§ **PROBLEM STATEMENT**
Look for "Reconstruct the object" in the listing below, then copy exactly the line it appears in and all lines after it to the end, and nothing more.

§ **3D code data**

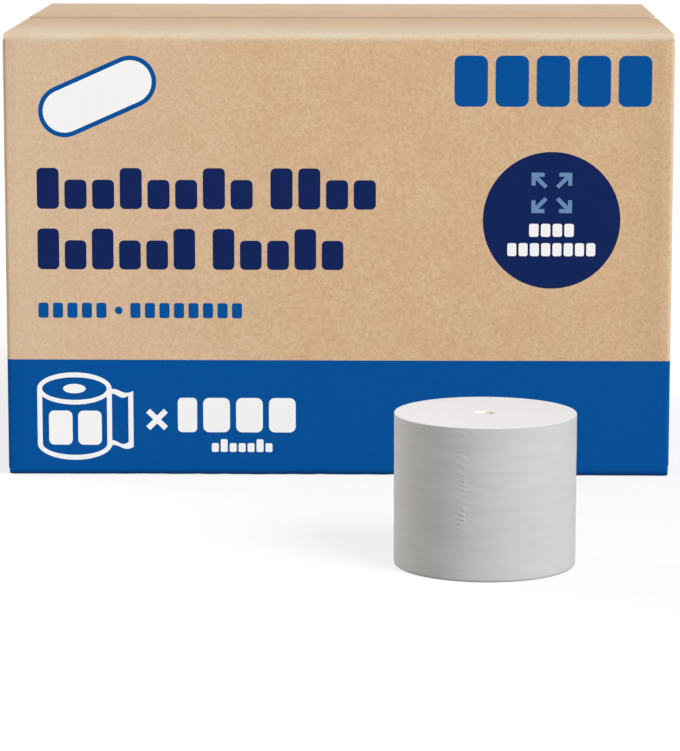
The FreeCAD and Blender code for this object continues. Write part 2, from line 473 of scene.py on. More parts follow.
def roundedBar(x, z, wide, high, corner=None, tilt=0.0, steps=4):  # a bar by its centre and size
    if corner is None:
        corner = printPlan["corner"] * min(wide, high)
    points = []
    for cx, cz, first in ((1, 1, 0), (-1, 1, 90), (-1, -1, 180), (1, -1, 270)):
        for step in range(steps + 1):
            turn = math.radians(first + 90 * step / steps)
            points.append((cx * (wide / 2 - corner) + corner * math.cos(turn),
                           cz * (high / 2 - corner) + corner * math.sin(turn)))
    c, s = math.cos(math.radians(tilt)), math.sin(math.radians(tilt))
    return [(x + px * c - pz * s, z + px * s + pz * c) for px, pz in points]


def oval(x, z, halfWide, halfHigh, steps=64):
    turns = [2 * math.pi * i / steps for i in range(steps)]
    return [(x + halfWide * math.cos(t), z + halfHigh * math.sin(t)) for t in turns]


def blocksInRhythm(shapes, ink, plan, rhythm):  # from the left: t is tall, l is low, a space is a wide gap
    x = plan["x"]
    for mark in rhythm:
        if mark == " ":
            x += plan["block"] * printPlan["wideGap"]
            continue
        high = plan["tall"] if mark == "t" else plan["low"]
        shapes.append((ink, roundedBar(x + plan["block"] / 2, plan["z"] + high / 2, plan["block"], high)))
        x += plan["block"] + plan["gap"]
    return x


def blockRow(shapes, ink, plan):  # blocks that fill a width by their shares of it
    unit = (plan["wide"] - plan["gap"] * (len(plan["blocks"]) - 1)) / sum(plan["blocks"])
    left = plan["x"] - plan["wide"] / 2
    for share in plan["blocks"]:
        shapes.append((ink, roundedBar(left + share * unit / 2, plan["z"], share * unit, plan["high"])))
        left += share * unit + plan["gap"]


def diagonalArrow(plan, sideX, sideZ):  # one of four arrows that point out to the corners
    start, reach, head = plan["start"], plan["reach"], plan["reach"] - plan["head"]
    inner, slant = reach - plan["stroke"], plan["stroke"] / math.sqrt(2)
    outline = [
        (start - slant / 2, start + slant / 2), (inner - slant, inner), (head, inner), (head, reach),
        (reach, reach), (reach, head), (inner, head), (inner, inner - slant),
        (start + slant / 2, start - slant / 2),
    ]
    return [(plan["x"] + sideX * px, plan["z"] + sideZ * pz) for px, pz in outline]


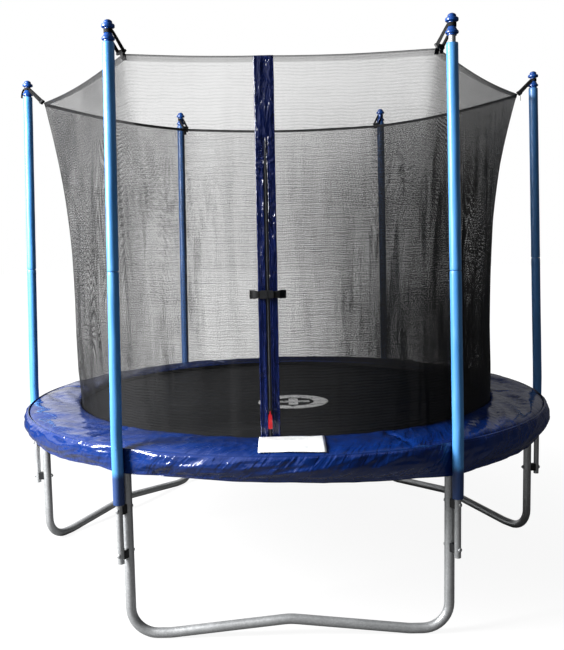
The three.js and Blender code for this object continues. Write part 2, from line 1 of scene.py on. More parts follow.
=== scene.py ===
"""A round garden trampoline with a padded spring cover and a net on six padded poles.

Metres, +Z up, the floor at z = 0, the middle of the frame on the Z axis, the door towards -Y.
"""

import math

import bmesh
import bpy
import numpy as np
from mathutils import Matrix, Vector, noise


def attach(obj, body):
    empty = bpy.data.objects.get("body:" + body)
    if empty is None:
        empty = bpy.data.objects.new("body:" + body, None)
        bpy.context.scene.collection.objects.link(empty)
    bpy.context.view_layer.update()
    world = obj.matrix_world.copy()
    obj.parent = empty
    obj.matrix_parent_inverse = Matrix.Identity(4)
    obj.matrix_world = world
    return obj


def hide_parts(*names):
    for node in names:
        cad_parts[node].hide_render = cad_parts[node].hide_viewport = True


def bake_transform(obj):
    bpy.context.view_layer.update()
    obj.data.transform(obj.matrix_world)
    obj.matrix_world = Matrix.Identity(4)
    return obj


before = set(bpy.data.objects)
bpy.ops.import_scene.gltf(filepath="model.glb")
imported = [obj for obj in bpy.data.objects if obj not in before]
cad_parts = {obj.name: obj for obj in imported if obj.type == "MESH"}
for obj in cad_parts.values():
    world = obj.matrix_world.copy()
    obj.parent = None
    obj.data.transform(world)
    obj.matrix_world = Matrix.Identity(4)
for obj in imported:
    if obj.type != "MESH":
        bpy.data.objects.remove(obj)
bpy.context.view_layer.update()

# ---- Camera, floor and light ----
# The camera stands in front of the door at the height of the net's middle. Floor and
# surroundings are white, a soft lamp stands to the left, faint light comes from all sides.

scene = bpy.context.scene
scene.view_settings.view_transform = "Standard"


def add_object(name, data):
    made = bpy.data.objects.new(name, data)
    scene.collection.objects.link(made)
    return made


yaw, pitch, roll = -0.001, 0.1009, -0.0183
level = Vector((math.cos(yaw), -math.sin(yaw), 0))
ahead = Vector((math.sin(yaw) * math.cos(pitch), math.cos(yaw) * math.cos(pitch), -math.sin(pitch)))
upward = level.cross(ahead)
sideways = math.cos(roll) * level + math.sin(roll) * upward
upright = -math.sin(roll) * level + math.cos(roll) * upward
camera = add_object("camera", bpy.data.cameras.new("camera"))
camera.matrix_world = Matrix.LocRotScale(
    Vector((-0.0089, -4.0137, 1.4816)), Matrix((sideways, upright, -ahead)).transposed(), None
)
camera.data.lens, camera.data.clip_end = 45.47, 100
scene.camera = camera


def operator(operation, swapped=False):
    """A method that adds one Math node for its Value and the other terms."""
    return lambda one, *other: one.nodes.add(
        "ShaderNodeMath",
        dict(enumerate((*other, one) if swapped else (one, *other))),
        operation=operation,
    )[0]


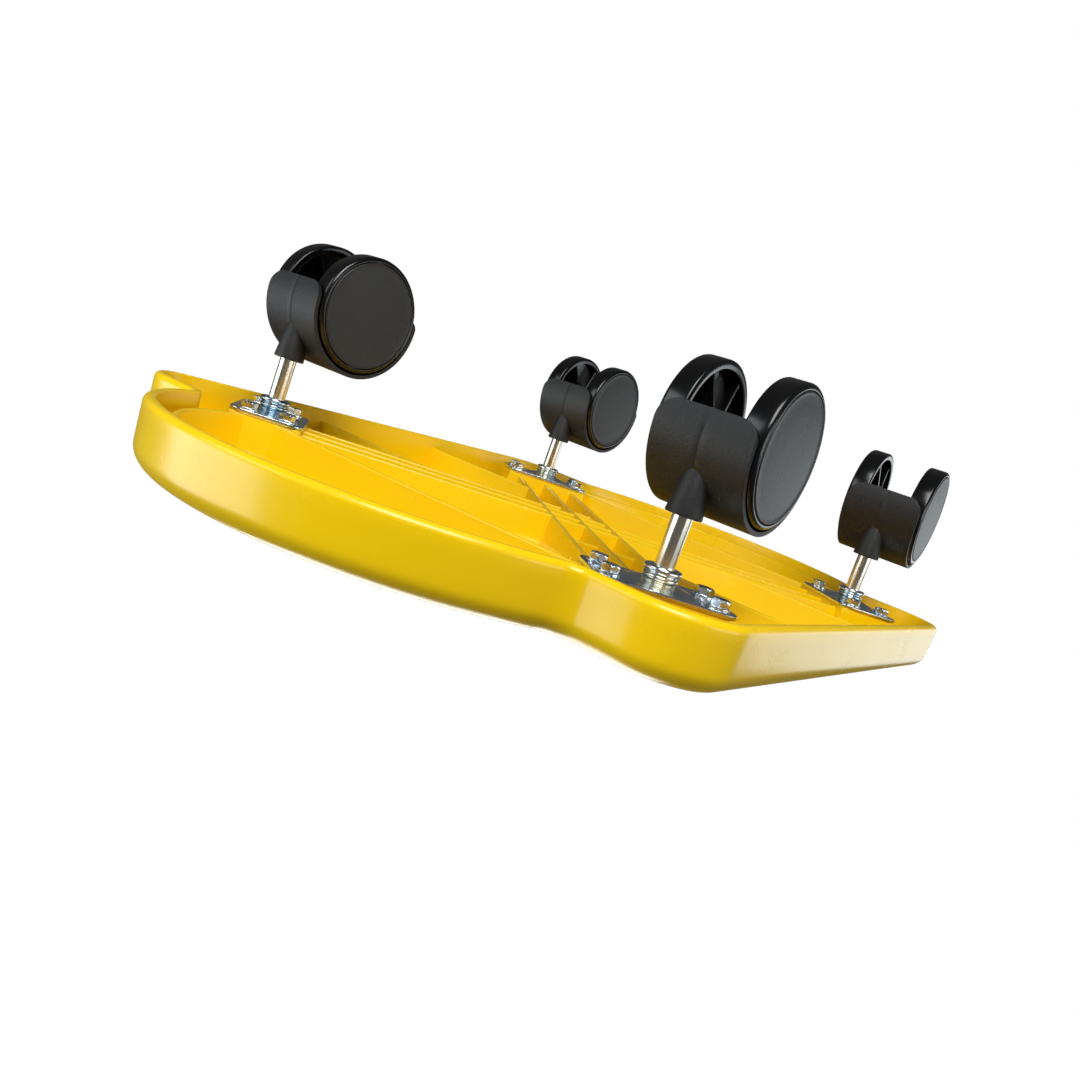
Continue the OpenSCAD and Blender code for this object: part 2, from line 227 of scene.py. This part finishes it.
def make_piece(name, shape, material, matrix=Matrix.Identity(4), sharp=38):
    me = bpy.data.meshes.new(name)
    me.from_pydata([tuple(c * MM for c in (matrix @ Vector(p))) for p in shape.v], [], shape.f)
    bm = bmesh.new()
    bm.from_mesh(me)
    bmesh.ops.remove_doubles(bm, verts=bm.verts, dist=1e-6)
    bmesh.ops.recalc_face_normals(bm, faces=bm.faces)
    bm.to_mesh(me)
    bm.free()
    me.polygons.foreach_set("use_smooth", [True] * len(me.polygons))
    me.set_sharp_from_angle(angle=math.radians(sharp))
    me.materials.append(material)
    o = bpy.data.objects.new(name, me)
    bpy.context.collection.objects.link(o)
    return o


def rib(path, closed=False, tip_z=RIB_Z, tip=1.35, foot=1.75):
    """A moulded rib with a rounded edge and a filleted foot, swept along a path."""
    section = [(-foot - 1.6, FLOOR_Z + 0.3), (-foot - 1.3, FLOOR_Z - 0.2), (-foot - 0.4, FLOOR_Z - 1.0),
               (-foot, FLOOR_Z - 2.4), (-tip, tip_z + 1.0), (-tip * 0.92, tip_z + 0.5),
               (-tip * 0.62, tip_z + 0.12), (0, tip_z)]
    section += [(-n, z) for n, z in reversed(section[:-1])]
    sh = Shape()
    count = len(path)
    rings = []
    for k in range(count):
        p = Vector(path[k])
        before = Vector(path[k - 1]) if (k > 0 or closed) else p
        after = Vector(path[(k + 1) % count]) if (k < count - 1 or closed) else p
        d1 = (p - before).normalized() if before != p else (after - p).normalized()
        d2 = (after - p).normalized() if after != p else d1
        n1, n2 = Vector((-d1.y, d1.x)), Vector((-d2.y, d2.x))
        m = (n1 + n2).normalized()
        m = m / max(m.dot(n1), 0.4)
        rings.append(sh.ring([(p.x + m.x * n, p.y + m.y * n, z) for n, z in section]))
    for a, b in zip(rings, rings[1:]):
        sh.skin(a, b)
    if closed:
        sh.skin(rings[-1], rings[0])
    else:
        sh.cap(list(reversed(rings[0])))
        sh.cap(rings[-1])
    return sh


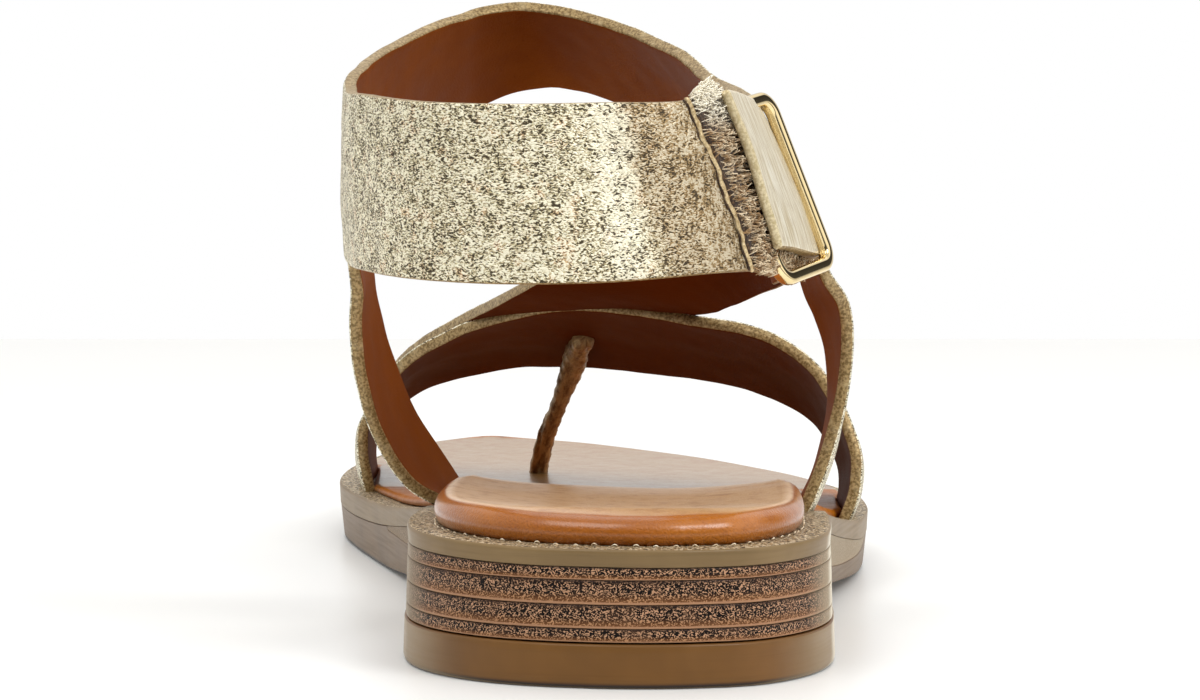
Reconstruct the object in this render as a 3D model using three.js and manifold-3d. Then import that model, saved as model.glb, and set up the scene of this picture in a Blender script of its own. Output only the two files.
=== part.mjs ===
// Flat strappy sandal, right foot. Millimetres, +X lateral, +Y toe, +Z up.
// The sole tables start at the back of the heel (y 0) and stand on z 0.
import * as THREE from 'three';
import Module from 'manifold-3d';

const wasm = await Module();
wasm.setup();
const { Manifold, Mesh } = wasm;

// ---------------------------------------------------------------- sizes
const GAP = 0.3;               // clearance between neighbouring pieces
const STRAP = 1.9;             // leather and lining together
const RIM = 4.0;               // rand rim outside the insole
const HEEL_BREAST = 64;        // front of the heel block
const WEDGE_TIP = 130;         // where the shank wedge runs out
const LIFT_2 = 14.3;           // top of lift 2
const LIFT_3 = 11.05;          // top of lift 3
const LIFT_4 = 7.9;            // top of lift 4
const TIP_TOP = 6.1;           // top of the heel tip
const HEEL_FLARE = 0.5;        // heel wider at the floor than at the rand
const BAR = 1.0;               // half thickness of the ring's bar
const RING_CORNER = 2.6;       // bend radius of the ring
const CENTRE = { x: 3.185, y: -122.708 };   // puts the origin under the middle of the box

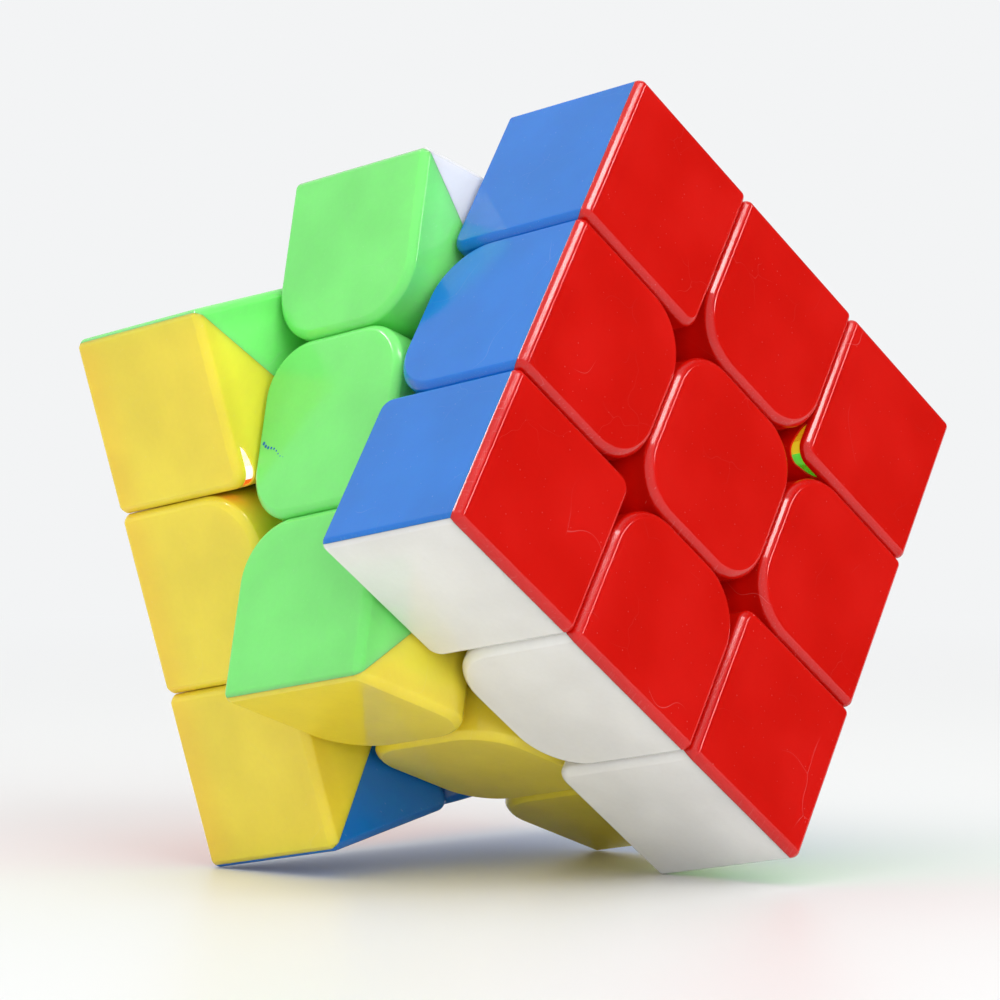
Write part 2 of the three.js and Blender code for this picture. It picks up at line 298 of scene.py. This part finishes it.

§ **FULL ANSWER**
Reconstruct the object in this render as a 3D model using three.js and manifold-3d. Then import that model, saved as model.glb, and set up the scene of this picture in a Blender script of its own. Output only the two files.
=== part.mjs ===
// Flat strappy sandal, right foot. Millimetres, +X lateral, +Y toe, +Z up.
// The sole tables start at the back of the heel (y 0) and stand on z 0.
import * as THREE from 'three';
import Module from 'manifold-3d';

const wasm = await Module();
wasm.setup();
const { Manifold, Mesh } = wasm;

// ---------------------------------------------------------------- sizes
const GAP = 0.3;               // clearance between neighbouring pieces
const STRAP = 1.9;             // leather and lining together
const RIM = 4.0;               // rand rim outside the insole
const HEEL_BREAST = 64;        // front of the heel block
const WEDGE_TIP = 130;         // where the shank wedge runs out
const LIFT_2 = 14.3;           // top of lift 2
const LIFT_3 = 11.05;          // top of lift 3
const LIFT_4 = 7.9;            // top of lift 4
const TIP_TOP = 6.1;           // top of the heel tip
const HEEL_FLARE = 0.5;        // heel wider at the floor than at the rand
const BAR = 1.0;               // half thickness of the ring's bar
const RING_CORNER = 2.6;       // bend radius of the ring
const CENTRE = { x: 3.185, y: -122.708 };   // puts the origin under the middle of the box

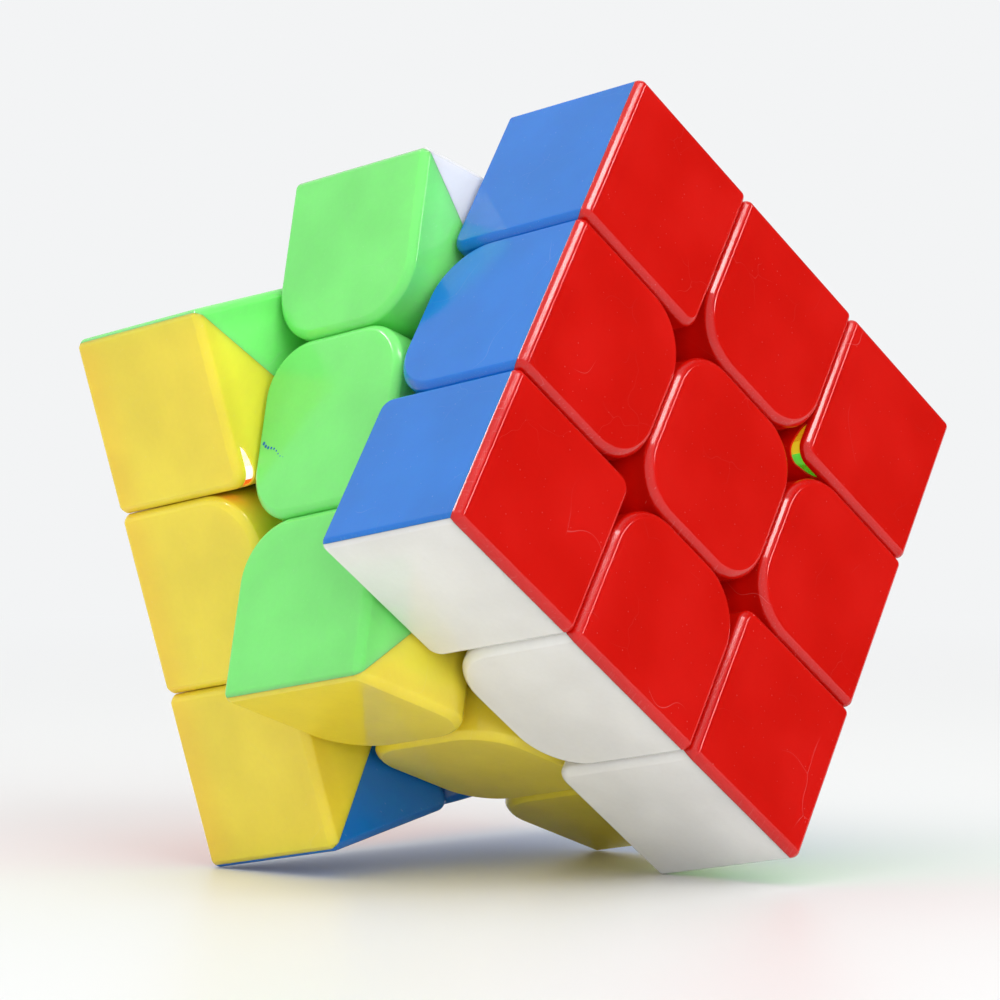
Write part 2 of the three.js and Blender code for this picture. It picks up at line 298 of scene.py. This part finishes it.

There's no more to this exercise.